For the rest, the proviso on simultaneous application of the final accords for
the entire area seems to be a wise and prudent line and its absence until now may well
have been a hitch in the general plan. This request had come from the Syrian President
Hafez Hassad but it went unheeded in Israel's separate agreements with Jordan and with the
PLO. It is my view that anyone who thinks to find an accord for Golan, by cutting it out
of the overall framework, is wrong or unconstructive at best.
With great diplomacy but unequivocally, the Pope suggested this, it seems to me, in his discourses during his meaningful visit to tormented Lebanon.
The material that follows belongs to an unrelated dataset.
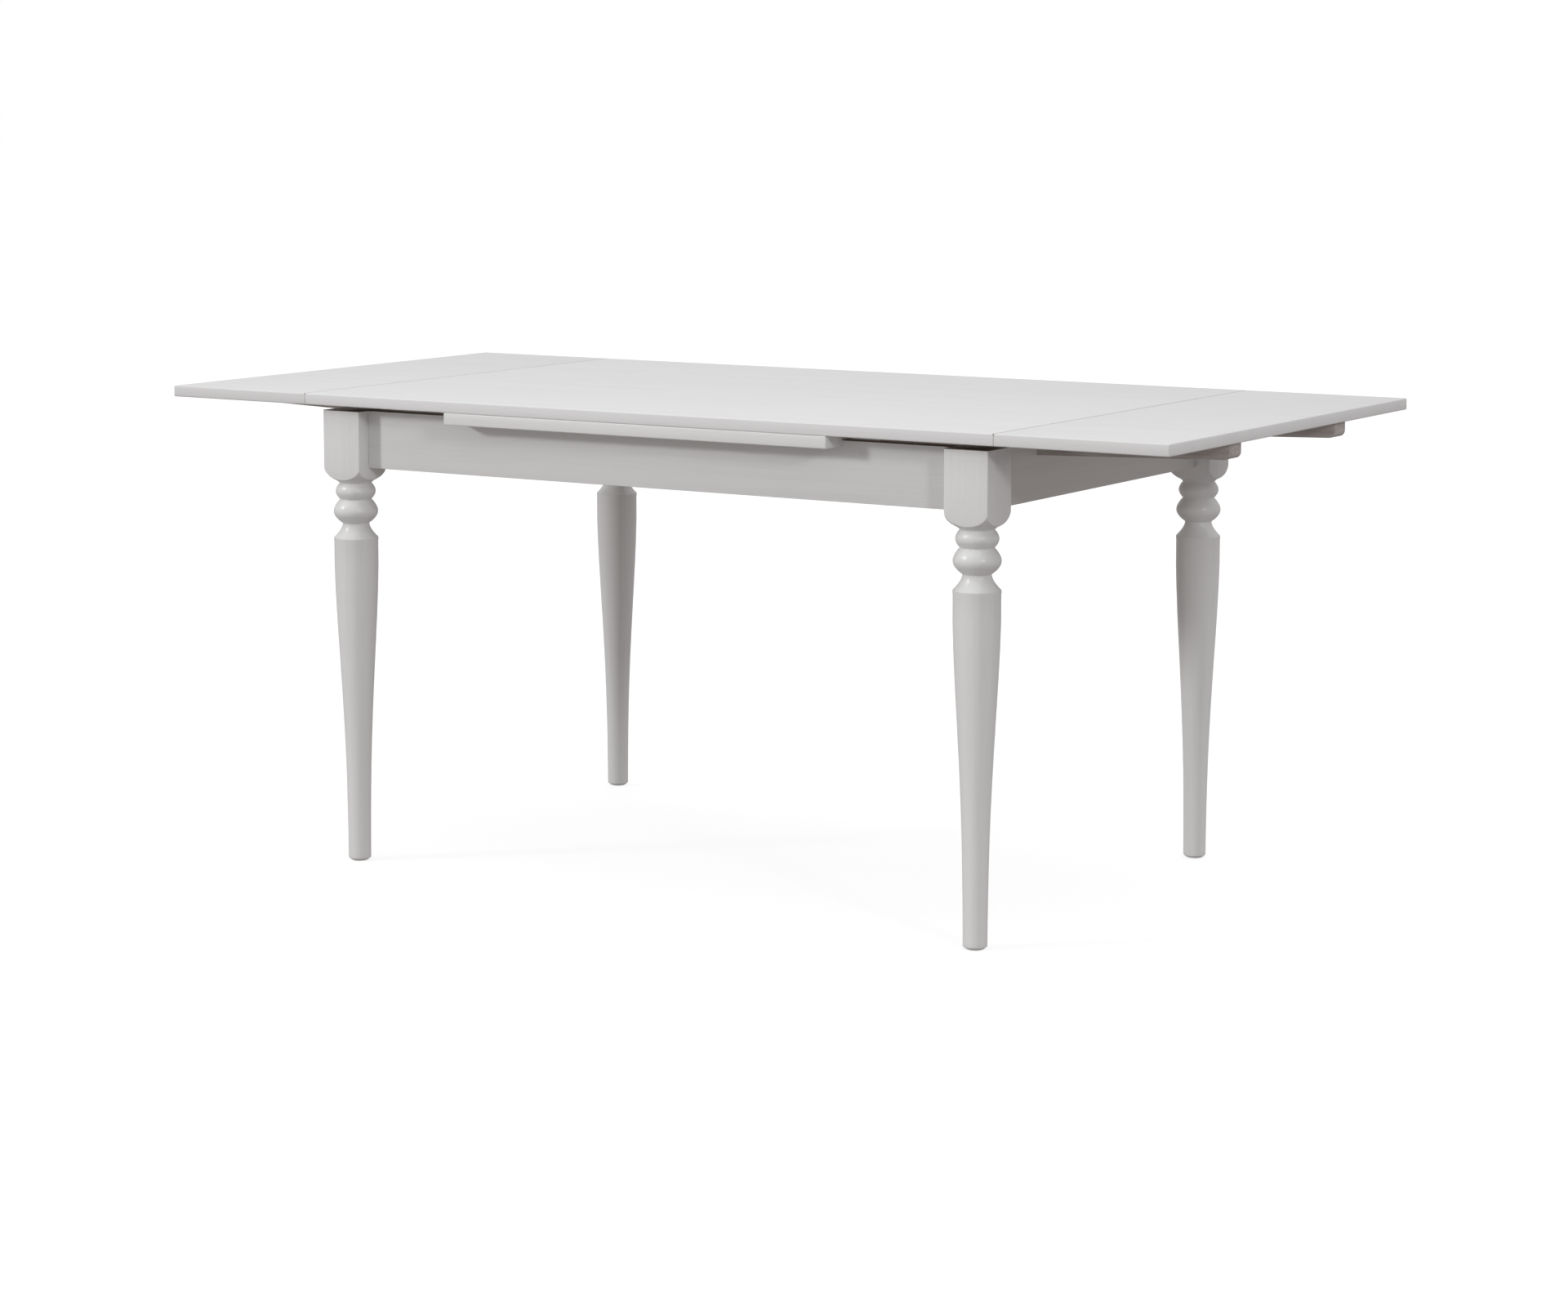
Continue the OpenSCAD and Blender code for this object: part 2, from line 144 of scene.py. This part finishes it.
def paint(name, base, axis, streak=0.035, wear=0.25, rough=0.40, grain=0.00016, gap_shade_above=None, seam_shade_x=None, coat=0.0):
    """Satin paint brushed along axis over close-grained wood, which telegraphs through it."""
    g = Graph(name)
    c = Vector(base)
    fine = g.noise(g.mapped(along(axis, 2.2, 150)), 1.0, 6, 0.62)
    wide = g.noise(g.mapped(along(axis, 0.9, 26)), 1.0, 4, 0.55, 0.4)
    blot = g.noise(g.co, 3.2, 3, 0.5)
    peel = g.noise(g.co, 520, 2, 0.5)
    tone = g.math("ADD", g.math("MULTIPLY", fine, 0.55), g.math("MULTIPLY", wide, 0.45))
    tone = g.math("ADD", g.math("MULTIPLY", tone, 0.82), g.math("MULTIPLY", blot, 0.18))
    low = c * (1 - streak * 2.2)
    low.x *= 1.0
    low.y *= 0.997
    low.z *= 0.992
    col = g.ramp(tone, [(0.30, tuple(low)), (0.50, tuple(c)), (0.72, tuple(min(1.0, v) for v in c * (1 + streak * 0.9)))])
    pores = g.span(g.noise(g.mapped(along(axis, 9, 420), location=(3.1, 1.7, 0.4)), 1.0, 2, 0.5), 0.68, 0.78, 0.0, 1.0)
    col = g.mix(g.math("MULTIPLY", pores, 0.06), col, (*(c * 0.80), 1.0))
    worn = g.math("MULTIPLY", g.edges(0.0022), g.span(g.noise(g.co, 46, 4, 0.6), 0.46, 0.62, 0.0, wear), clamp=True)
    col = g.mix(worn, col, (c.x * 0.80, c.y * 0.765, c.z * 0.71, 1.0))
    if seam_shade_x is not None:
        # painted shade along the joint's arrises, standing in for the shadow down in the seam groove: a dark band
        # either side of the seam's x, both ends, on the top arris only, broken up by noise
        sx = g.t.nodes.new("ShaderNodeSeparateXYZ")
        g.link(g.co, sx.inputs[0])
        off = g.math("ABSOLUTE", g.math("SUBTRACT", g.math("ABSOLUTE", sx.outputs["X"]), seam_shade_x))
        seam_shade_noise = g.span(g.noise(g.co, 38, 4, 0.6), 0.25, 0.6, 0.55, 0.95)
        band = g.math("MULTIPLY", g.span(off, 0.0012, 0.0020, 1.0, 0.0), seam_shade_noise)
        band = g.math("MULTIPLY", band, g.span(sx.outputs["Z"], 0.7572, 0.7582, 0.0, 1.0))
        col = g.mix(band, col, (0.40, 0.375, 0.36, 1.0))
    if gap_shade_above is not None:
        # painted shade: above this height the frame tops turn near-black brown, bare end grain made this dark to stand
        # in for the deep shadow in the gap under the top
        xyz = g.t.nodes.new("ShaderNodeSeparateXYZ")
        g.link(g.co, xyz.inputs[0])
        gap_shade_noise = g.span(g.noise(g.co, 900, 4, 0.6), 0.35, 0.65, 0.0, 1.0)
        gap_shade = g.mix(gap_shade_noise, (0.085, 0.055, 0.035, 1), (0.17, 0.12, 0.08, 1))
        level = g.math("ADD", xyz.outputs["Z"], g.math("MULTIPLY", g.noise(g.co, 60, 2, 0.5), 0.0006))
        col = g.mix(g.span(level, gap_shade_above, gap_shade_above + 0.0002, 0.0, 1.0), col, gap_shade)
    g.link(col, g.p.inputs["Base Color"])
    g.link(g.span(tone, 0.25, 0.75, rough + 0.07, rough - 0.06), g.p.inputs["Roughness"])
    n = g.bump(g.math("SUBTRACT", tone, g.math("MULTIPLY", pores, 0.12)), grain)
    n = g.bump(peel, 0.00003, 1.0, n)
    g.link(n, g.p.inputs["Normal"])
    g.p.inputs["Specular IOR Level"].default_value = 0.42
    g.p.inputs["Coat Weight"].default_value = coat
    g.p.inputs["Coat Roughness"].default_value = 0.20
    g.p.inputs["IOR"].default_value = 1.46
    return g.mat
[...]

We know only too well how arduous it is to untangle the web of conflict and
differences underlying this whole problem. But in its name some precious parallel efforts
have been made on the religious level in the form of what is known as trialogue engaging
Christians, Jews and Moslems.
A meaningful passage of Saint Paul's Letter to the Ephesians is pertinent here and it is not hard to draw the analogy: "You who were gentiles were at that time excluded from membership of Israel, aliens with no part in the covenants of the promise, without hope and without God. But now in Christ Jesus, you that used to be so far off have been brought close, by the blood of Christ. For he is the peace between us, and has made the two into one entity and broken down the barrier which used to keep them apart, the hostility".
Duly integrated, this is the principle which must one day eventually inspire these populations.
Let the description of Judaea, Galilee and Samaria in The Gospel According to Matthew 9, 31 be contra spem sperare even in the long-term: that this land be a land of peace edified in fear of the Lord and overflowing with the solace of the Holy Spirit.
By its own efforts alone, the world - politics and diplomacy - will never have the power to construct authentic stability.